By Pasquale Cicchetti
Alexander Sokurov’s Faust, which ended up winning the Golden Lion, provided the perfect conclusion to the thematic pattern I had been tracing out across the screenings of this year’s Venice Film Festival: of redemption achieved through the strictly physical. Sokurov’s take on the classic German legend strips the tale of its Romantic features, reducing it to its primal elements: bodies, money, and material knowledge. Faust—not even old here—is a man struggling to make his way through a world of flesh, hunger, and misery. The whole film is made up of crammed spaces, disturbing close-ups, bodies getting into each other’s way. All personal thematic readings aside, this two-hour-long adaptation is clearly a masterpiece. The mise-en-scène is incredibly dense and layered. In almost every scene, two distinct levels of meaning unfold simultaneously. Sokurov constantly requires the utmost attention to every detail, be they the foreground and background of the shot, the visuals and the soundtrack, dialogue and performance. Overall, the main impression one gets from Faust is of a claustrophobic, material reality. In the end, when the Doctor tears apart his contract with the Devil, it is not to set his soul free: if anything, it is to affirm that—in this dramatic universe—souls have no meaning. The jam-packed mess of life is the only thing that counts, and the human struggle for salvation is as corporeal as everything else.
The remaining prizes awarded by the Jury, chaired this year by American director Darren Aronofosky, seemed to divide the festival audience. Fassbender—whose performance in A Dangerous Method was slightly disappointing—won a richly deserved Coppa Volpi Acting Prize for his role in Shame. The absence of Roman Polanski from the final festival score card raised eyebrows, and so did the choice for Special Prize of the Jury to the very modest Italian film Terraferma by Emanuele Crielese. Ultimately, however, there was general agreement that—especially compared to the controversial results from last year (when Sofia Coppola’s Somewhere walked off with the Golden Lion)—this year’s awards were not so bad after all.

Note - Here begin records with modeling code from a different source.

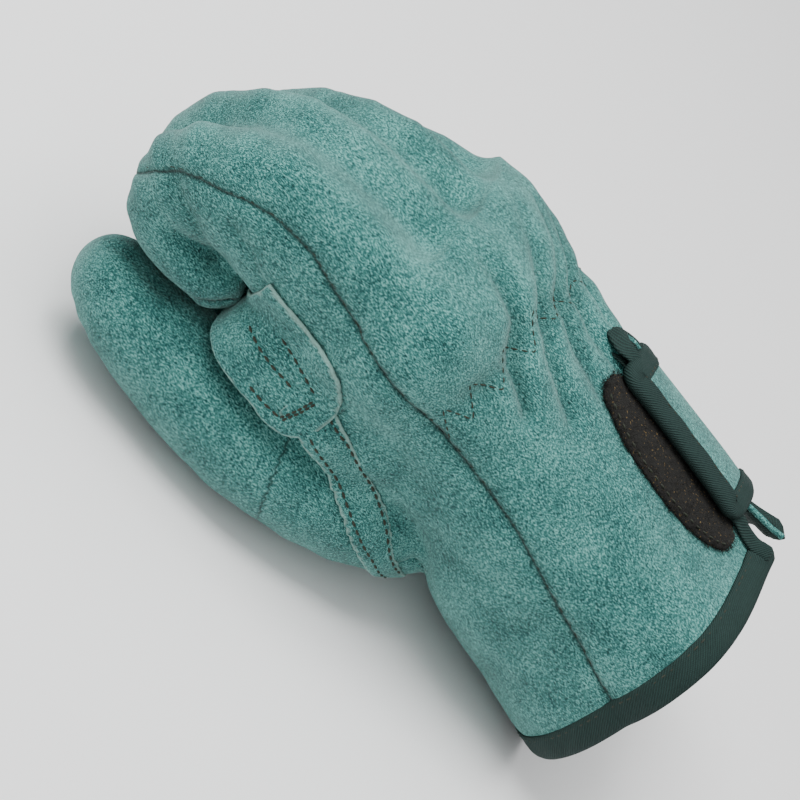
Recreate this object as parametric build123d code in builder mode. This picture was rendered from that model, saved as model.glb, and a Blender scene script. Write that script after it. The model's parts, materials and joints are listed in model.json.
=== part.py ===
from build123d import *
from math import acos, cos, degrees, hypot, radians, sin, tan
import os

os.makedirs("parts", exist_ok=True)

# A right-hand short welding glove in split leather, lying half closed with the back of the
# hand up. +X runs from the fingertips to the cuff, -Y is the thumb side and +Z is up.
# The origin is on the ground under the middle of the glove. All sizes are in millimetres.

# Place of the glove over its origin
shift_x = -0.6
shift_y = 3.0
shift_z = 0.5

# Leather, tape and thread
leather = 2.0
tape = 0.9
tape_width = 8.5
thread = 0.8
stitch_length = 2.2
stitch_pitch = 3.0
gap = 0.4
clear = 1.0

# Sections of the hand, cuff first: x, height of the centre, half width, half height
hand_sections = [
    (106, 40.1, 46.0, 39.6),
    (76, 45.7, 46.5, 42.0),
    (51, 48.8, 47.0, 43.0),
    (21, 62.1, 47.0, 36.0),
    (-9, 73.5, 50.0, 33.0),
    (-29, 73.1, 51.0, 29.0),
]

# Line of the side seams along the hand: x and height
side_seam = [(108, 50.0), (70, 58.6), (45, 67.6), (25, 70.0), (-9, 73.0), (-30, 73.1)]

# Knuckles: all four fingers turn about one line across the hand. A wedge over that line, on the
# back, leaves room for them to open
knuckle_x = -26.0
knuckle_z = 78.0
knuckle_travel = 20.0

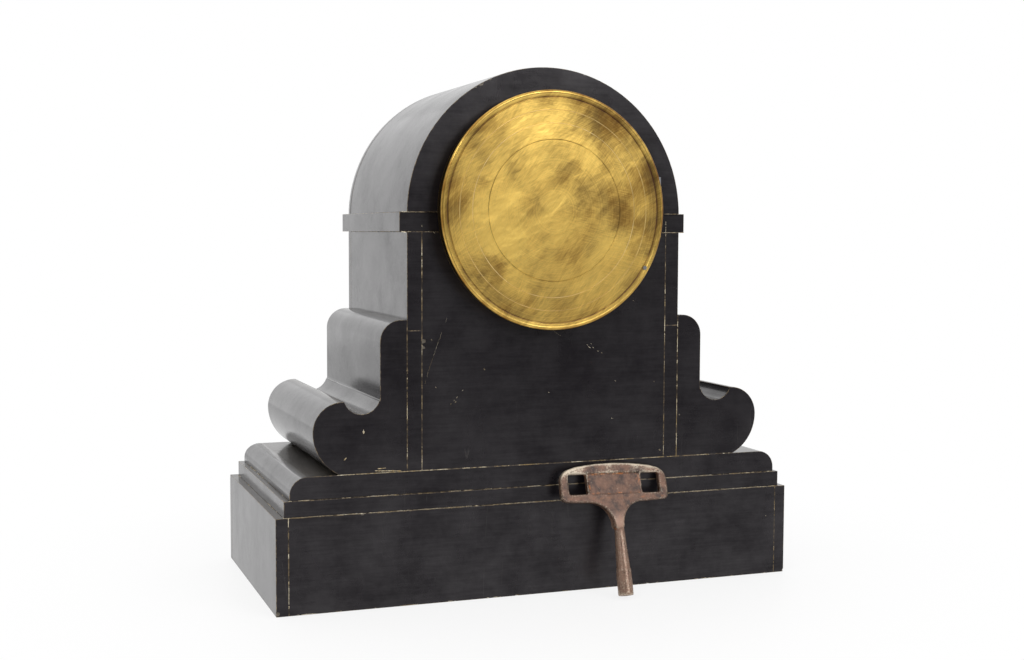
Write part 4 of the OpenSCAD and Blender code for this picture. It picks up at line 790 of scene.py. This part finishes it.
def cover_profile(look):
    """Section of the cover as (radius, y) from the middle of its face round to the middle of its inside."""
    bead = look.bead
    rim = COVER_R - bead
    face = COVER_Y - 1.0 * MM
    inside = face - look.sheet
    line = 0.3 * MM
    points = [(0.0, face)]
    for share in COVER_CIRCLES:
        at = share * COVER_R
        points += [(at - line, face), (at - 0.5 * line, face - 0.6 * line),
                   (at + 0.5 * line, face - 0.6 * line), (at + line, face)]
    groove, depth = COVER_GROOVE * COVER_R, 0.5 * MM
    points += [(groove - depth * cos(a), face - depth * sin(a)) for a in (k * pi / 6 for k in range(7))]
    middle = COVER_Y - bead
    points += [(rim + bead * cos(a), middle + bead * sin(a))
               for a in (radians(142 - 15 * k) for k in range(16))]
    points += [(rim, COVER_BACK), (rim - look.sheet, COVER_BACK), (rim - look.sheet, inside), (0.0, inside)]
    return points


def lathe(work, points, parts=192):
    """Turn a section round the axis through the middle of the dial."""
    rows = []
    for radius, y in points:
        if radius == 0.0:
            rows.append([work.verts.new((0.0, y, DIAL_Z))] * parts)
        else:
            rows.append([work.verts.new(point) for point in ring_points(radius, y, parts)])
    for first, second in zip(rows, rows[1:]):
        for k in range(parts):
            after = (k + 1) % parts
            corners = dict.fromkeys((first[k], first[after], second[after], second[k]))
            work.faces.new(list(corners))


class CLOCK_OT_rear_cover(bpy.types.Operator):
    """Turn the rear cover smooth, keep its knuckle, and give it its rubbed and tarnished brass"""
    bl_idname = "clock.rear_cover"
    bl_label = "Rear cover"

    def execute(self, context):
        look = context.scene.clock_brass
        brass = finish_of(rubbed_sheet_brass, look)
        work = bmesh.new()
        work.from_mesh(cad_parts["rear_cover"].data)
        bmesh.ops.remove_doubles(work, verts=work.verts, dist=MERGE)
        reach = COVER_R - look.bead + 0.2 * MM
        turned = [face for face in work.faces
                  if all(Vector((v.co.x, v.co.z - DIAL_Z)).length < reach or v.co.y > COVER_BACK + 4 * MM
                         for v in face.verts)]
        bmesh.ops.delete(work, geom=turned, context="FACES")
        lathe(work, cover_profile(look))
        bmesh.ops.recalc_face_normals(work, faces=work.faces)
        mesh = new_mesh("rear_cover", work)
        shade(mesh, 25)
        piece = add_piece("dressed_rear_cover", mesh, brass, "rear_cover")
        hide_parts("rear_cover")
        return {"FINISHED"}


# The winding key

def softened(mesh, name, rounds):
    """Let an attribute of a mesh run out softly on both sides of where it is high."""
    count = len(mesh.vertices)
    ends = numpy.empty(2 * len(mesh.edges), dtype=numpy.int32)
    mesh.edges.foreach_get("vertices", ends)
    ends = ends.reshape(-1, 2)
    from_ends, to_ends = numpy.concatenate([ends, ends[:, ::-1]]).T
    joined = numpy.maximum(numpy.bincount(from_ends, minlength=count), 1)
    values = numpy.empty(count, dtype=numpy.float32)
    mesh.attributes[name].data.foreach_get("value", values)
    soft = values.astype(float)
    for _ in range(rounds):
        soft = 0.5 * soft + 0.5 * numpy.bincount(from_ends, soft[to_ends], count) / joined
    values = numpy.clip(0.35 * values + 1.6 * soft, 0.0, 1.0).astype(numpy.float32)
    mesh.attributes[name].data.foreach_set("value", values)


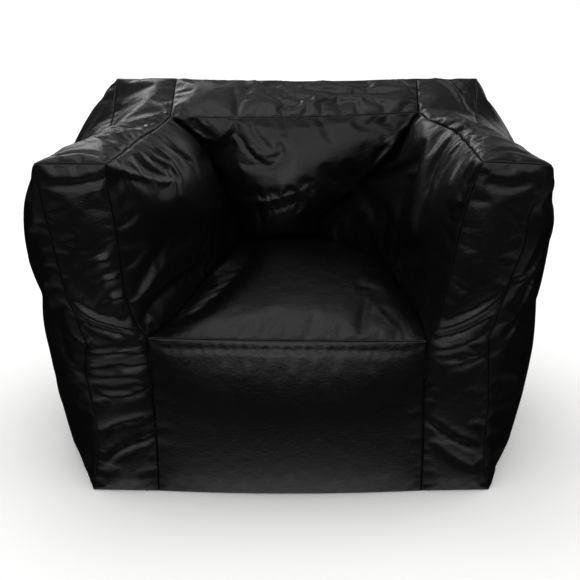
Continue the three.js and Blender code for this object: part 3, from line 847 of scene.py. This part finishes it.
def cover_panel(name, rows):
    points, normals = finer(cover[rows]), finer(cover_normals[rows])
    on_zip = name in ("rear_upper_panel", "rear_lower_panel")
    if on_zip:
        points = zip_edge(points, name)
    depth = np.zeros(points.shape[:2])
    for number in range(4):  # each of the four edges in turn becomes the first row
        is_zip = on_zip and number == (0 if name == "rear_upper_panel" else 2)
        opens = (name, number) in (("arm_top_left", 1), ("inner_arm_left", 2))
        points, normals, depth = turned_rows(points, normals, depth, ZIP_TURN if is_zip else TURN, opens)
        points, normals = np.rot90(points), np.rot90(normals)
        depth = np.rot90(depth)
    outer = points - normals * depth[:, :, None]
    height, width = outer.shape[:2]
    points, faces = closed_sheet(outer, THICKNESS)
    points[:, 2] = np.maximum(points[:, 2], 0)
    panel = new_object(f"cover_{name}", new_mesh(f"cover_{name}", points, faces))
    unwrap(panel, width, height)
    return panel


def finish_piece(obj, material, body=BODY, replaced=()):
    obj.data.shade_smooth()
    obj.data.materials.append(material)
    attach(obj, body)
    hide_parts(*replaced)
    return obj


for name, rows in skin.rows.items():
    panel = finish_piece(cover_panel(name, rows), leather, replaced=[name])

# ---- Liner and filling ----

LINER_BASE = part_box("liner_bag")[0].z
FILL_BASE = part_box("bead_filling")[0].z
LINER_WALL = 0.0006
LINER_INSET = 0.009  # under the cover, away from the base
FILL_INSET = 0.014
liner_zip_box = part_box("liner_zip_tape_upper")
LINER_ZIP_Y = (liner_zip_box[1].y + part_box("liner_zip_tape_lower")[0].y) / 2


def coarser(every, smooth):
    """The cover's skin with one point for every few, and its small folds smoothed away."""
    net = Skin({name: cover[rows][::every, ::every] for name, rows in skin.rows.items()})
    ends = np.concatenate([net.quads[:, [k, (k + 1) % 4]] for k in range(4)])
    count = np.zeros(len(net.points))
    np.add.at(count, ends[:, 0], 1)
    np.add.at(count, ends[:, 1], 1)
    kept = net.points[:, 2] < 1e-6
    kept[net.seam_indices()] = True
    for _ in range(smooth):
        total = np.zeros_like(net.points)
        np.add.at(total, ends[:, 0], net.points[ends[:, 1]])
        np.add.at(total, ends[:, 1], net.points[ends[:, 0]])
        mean = total / count[:, None]
        net.points = np.where(kept[:, None], net.points, 0.5 * net.points + 0.5 * mean)
    return net


def mitred(net, points):
    """At each point, the step that moves the faces around it out by one: midway between their directions,
    however large each of them is."""
    a, b, c, d = (points[net.quads[:, k]] for k in range(4))
    face = np.cross(c - a, d - b)
    face /= np.maximum(np.linalg.norm(face, axis=1, keepdims=True), 1e-12)
    normals = np.zeros_like(points)
    for k in range(4):
        np.add.at(normals, net.quads[:, k], face)
    normals /= np.maximum(np.linalg.norm(normals, axis=1, keepdims=True), 1e-12)
    total, count = np.zeros(len(points)), np.zeros(len(points))
    for k in range(4):
        index = net.quads[:, k]
        np.add.at(total, index, (face * normals[index]).sum(1))
        np.add.at(count, index, 1)
    return normals / np.clip(total / count, 0.6, 1)[:, None]


def inset_skin(net, inset, base):
    """The net's points inside the cover, flat on its bottom at the height of the base."""
    points = net.points - mitred(net, net.points) * inset
    points[:, 2] = np.maximum(points[:, 2], base)
    points[net.rows["base_panel"][1:-1, 1:-1].reshape(-1), 2] = base
    return points


inside_net = coarser(every=2, smooth=2)


def liner_mesh():
    """The liner's wall as a closed solid, with a slot for its zip in the base."""
    net = inside_net
    outer = inset_skin(net, LINER_INSET, LINER_BASE)
    rows = net.rows["base_panel"]
    row_y = outer[rows[:, rows.shape[1] // 2], 1]
    near, far = sorted(np.argsort(np.abs(row_y - LINER_ZIP_Y))[:2], key=lambda row: row_y[row])
    outer[rows[near, 1:-1], 1] = LINER_ZIP_Y - SLOT_HALF_WIDTH
    outer[rows[far, 1:-1], 1] = LINER_ZIP_Y + SLOT_HALF_WIDTH
    slot_ends = (-SLOT_HALF_LENGTH, SLOT_HALF_LENGTH)
    columns = [int(np.argmin(np.abs(outer[rows[near], 0] - x))) for x in slot_ends]
    for column, x in zip(columns, slot_ends):
        outer[rows[[near, far], column], 0] = x
    inner = outer - mitred(net, outer) * LINER_WALL
    inner[rows[1:-1, 1:-1].reshape(-1), 2] = LINER_BASE + LINER_WALL
    first = min(near, far)
    opened = {
        frozenset(rows[first:first + 2, column:column + 2].reshape(-1).tolist())
        for column in range(min(columns), max(columns))
    }
    quads = [q for q in net.quads.tolist() if frozenset(q) not in opened]
    edges = {edge: True for q in quads for edge in zip(q, q[1:] + q[:1])}
    rim = [[b, a, a + len(outer), b + len(outer)] for a, b in edges if (b, a) not in edges]
    faces = quads + [[i + len(outer) for i in reversed(q)] for q in quads] + rim
    return new_mesh("liner", np.vstack([outer, inner]), faces)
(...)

As I was about to leave the Lagoon, a couple of titles were still running through my head. The first was Killer Joe, William Friedkin’s fast-paced, grotesquely enjoyable dark comedy. The plot—based on a play by Tracy Letts—features a dysfunctional Texan family, murderous intrigue, and a ghastly endgame around the dinner table. Matthew McConaughey plays hit man Killer Joe, a charismatic loner who agrees to lend his services in a family affair: a young man (Emile Hirsch) plans to kill his mother to cash in her life-insurance money. Things get complicated when Joe becomes romantically involved with the victim’s daughter, a slightly lunatic Juno Temple, who is also in on the plot. The overall mood of the film, halfway between shabby and surreal, made me think of the Coen brothers, even though the final outcome is slightly more pulpy than witty. Behind the film’s provocative crime story façade is the heart of a deranged western. The entire final sequence, with the family sitting around the dinner table to recite a prayer just before they explode into violence, is an effectively twisted rendition of a distinctively American trope.
My festival experience ended on a more political note. Jafar Panahi, the neorealist-leaning Iranian director currently facing allegations from his government for “colluding with the intention to commit crimes against the country’s national security and propaganda against the Islamic Republic,” was present in spirit with his This Is Not a Film. With this, Panahi has taken the huge risk to challenge the 20-year filmmaking ban imposed on him by the Iranian authorities; the major film festivals around the world—Cannes, Venice, Toronto, New York—have promptly reached out to host his testimony. The film itself is a sort of family movie, shot within the four walls of Panahi's home. We sense his frustration as he explains the subject of the film he was working on before the trial. We see him and his friend Mojtaba Mirtahmasb filming each other while they discuss what a film is really about: the editing, the acting, the story. In the end, we are led to understand that—at least in these conditions—cinema serves as private gesture of resistance. The desire and the right to create images merge, and the invisible struggle against power finds a face and humanity. On the other side the fence, in fact, we sense the presence of a blind power, which, as in the final sequence, restrains the director from going out in the streets with his camera on, and, in doing so, takes away from us the spectacle of fireworks lighting up the Persian night.